***** Supplied information
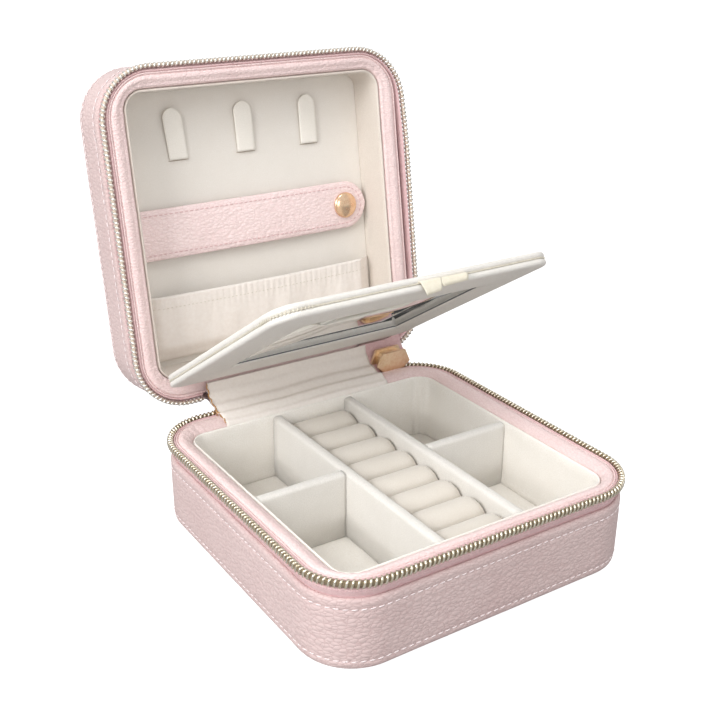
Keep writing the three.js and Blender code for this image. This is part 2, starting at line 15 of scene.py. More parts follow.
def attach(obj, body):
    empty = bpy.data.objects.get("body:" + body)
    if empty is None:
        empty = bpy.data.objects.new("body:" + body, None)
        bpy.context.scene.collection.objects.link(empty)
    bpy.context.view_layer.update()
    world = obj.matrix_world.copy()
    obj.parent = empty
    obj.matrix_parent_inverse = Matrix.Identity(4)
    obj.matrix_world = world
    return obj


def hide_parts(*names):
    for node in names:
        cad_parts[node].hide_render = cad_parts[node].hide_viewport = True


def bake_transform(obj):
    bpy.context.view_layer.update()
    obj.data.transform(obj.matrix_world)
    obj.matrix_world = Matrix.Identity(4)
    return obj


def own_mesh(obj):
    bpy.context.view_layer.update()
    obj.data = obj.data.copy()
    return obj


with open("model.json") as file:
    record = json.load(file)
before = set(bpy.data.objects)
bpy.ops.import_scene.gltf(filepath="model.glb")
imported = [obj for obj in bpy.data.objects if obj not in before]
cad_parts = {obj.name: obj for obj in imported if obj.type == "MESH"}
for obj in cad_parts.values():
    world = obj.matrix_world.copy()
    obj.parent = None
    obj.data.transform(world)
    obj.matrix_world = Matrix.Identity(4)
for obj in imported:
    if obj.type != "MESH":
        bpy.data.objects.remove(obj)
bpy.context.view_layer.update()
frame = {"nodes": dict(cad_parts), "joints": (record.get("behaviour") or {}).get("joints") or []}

MM = 0.001
HERE = Matrix.Identity(4)

# ---- Places, worked out from the frame ----


def joint(name):
    return next(j for j in frame["joints"] if j["name"] == name)


def turned(pivot, degrees):
    """A turn about a line along X through the pivot."""
    spin = Matrix.Rotation(math.radians(degrees), 4, "X")
    return Matrix.Translation(pivot) @ spin @ Matrix.Translation(-pivot)


LID_PIVOT = Vector(joint("lid_hinge")["pos_m"])
FLAP_PIVOT = Vector(joint("flap_hinge")["pos_m"])
LID = turned(LID_PIVOT, -joint("lid_hinge")["range_deg"][1])
FLAP = turned(FLAP_PIVOT, -joint("flap_hinge")["range_deg"][0]) @ LID


def closed_box(node, place=HERE):
    """Lowest and highest corner of a CAD node in millimetres, with the case closed."""
    back = place.inverted()
    points = [back @ v.co / MM for v in frame["nodes"][node].data.vertices]
    low = Vector([min(p[i] for p in points) for i in range(3)])
    high = Vector([max(p[i] for p in points) for i in range(3)])
    return low, high


# ---- Driving dimensions, in millimetres ----
WALL_LOW, WALL_HIGH = closed_box("base_outer_wall")
HALF_X = WALL_HIGH.x
HALF_Y = WALL_HIGH.y
CORNER_RADIUS = 23.5
CORNER_TIGHTENING = 1.36  # corner radius lost for each millimetre of inset
LEAST_RADIUS = 1.0
CORNER_STEPS = 16
SIDE_STEPS = 26
TRAY_SHIFT = -1.0  # the lined opening sits this far towards the front
LINING_INSET = HALF_X - (closed_box("base_wall_lining")[1].x - 1.4)
ZIP_START_X = closed_box("zip_end_stop")[0].x - 0.3
ZIP_END_ANGLE = {"base": 70.0, "lid": 66.0}  # in the back right corner, in degrees
COIL_PITCH = 2.03
COIL_WIRE = 0.54  # radius
COIL_HEIGHT = 3.8
COIL_WIDTH = {"base": 2.8, "lid": 2.3}
COIL_TURN_STEPS = 14
STITCH_PITCH = 3.3
STITCH_LENGTH = 2.3
STITCH_RADIUS = 0.22


class Half:
    """One half of the case. d is the depth of a point below the plane of its zip teeth."""

    def __init__(self, name, body, place, up):
        self.name, self.body, self.place, self.up = name, body, place, up
        teeth = closed_box(f"{name}_zip_teeth", place)
        panel = closed_box(f"{name}_{'bottom' if up > 0 else 'top'}_panel", place)
        lining = closed_box(f"{name}_wall_lining", place)
        wall = closed_box(f"{name}_outer_wall", place)
        near, far = (1, 0) if up > 0 else (0, 1)
        self.plane = teeth[near].z
        self.panel = self.depth(panel[far].z)
        self.lip = self.depth(wall[near].z)
        self.edge = self.depth(lining[near].z)
        self.floor = self.depth(lining[far].z)
        self.zip_end = ZIP_END_ANGLE[name]

    def depth(self, z):
        return self.up * (self.plane - z)

    def z(self, d):
        return self.plane - self.up * d


BASE = Half("base", "base", HERE, 1)
TOP = Half("lid", "lid", LID, -1)

# ---- Mesh helpers ----


def lerp(a, b, t):
    return a + (b - a) * t


def smooth_step(t):
    t = min(1.0, max(0.0, t))
    return t * t * (3 - 2 * t)


def steps(a, b, count):
    """count + 1 even values from a to b."""
    return [lerp(a, b, i / count) for i in range(count + 1)]


def wave_noise(x, y, z, size, seed=0.0):
    """Smooth noise from about -1 to 1, with features of the given size in millimetres."""
    return noise.noise(Vector((x / size + seed, y / size - seed, z / size + 2 * seed)))


def line_points(a, b, count):
    """Points from a to b, without a itself."""
    return [tuple(lerp(p, q, i / count) for p, q in zip(a, b)) for i in range(1, count + 1)]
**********
### Written task
Reproduce verbatim only this range: the first line of the material through the line that contains "for node in", inclusive.

### Output for this task
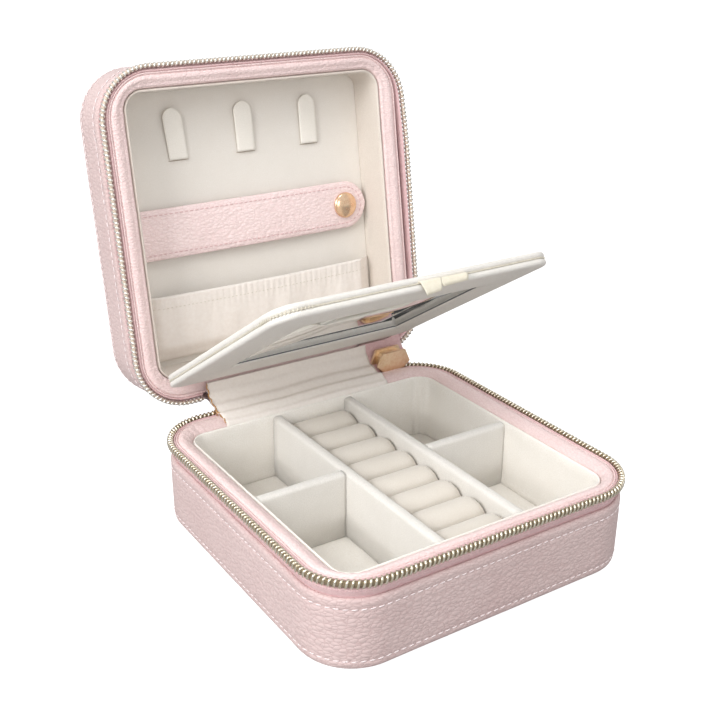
Keep writing the three.js and Blender code for this image. This is part 2, starting at line 15 of scene.py. More parts follow.
def attach(obj, body):
    empty = bpy.data.objects.get("body:" + body)
    if empty is None:
        empty = bpy.data.objects.new("body:" + body, None)
        bpy.context.scene.collection.objects.link(empty)
    bpy.context.view_layer.update()
    world = obj.matrix_world.copy()
    obj.parent = empty
    obj.matrix_parent_inverse = Matrix.Identity(4)
    obj.matrix_world = world
    return obj


def hide_parts(*names):
    for node in names:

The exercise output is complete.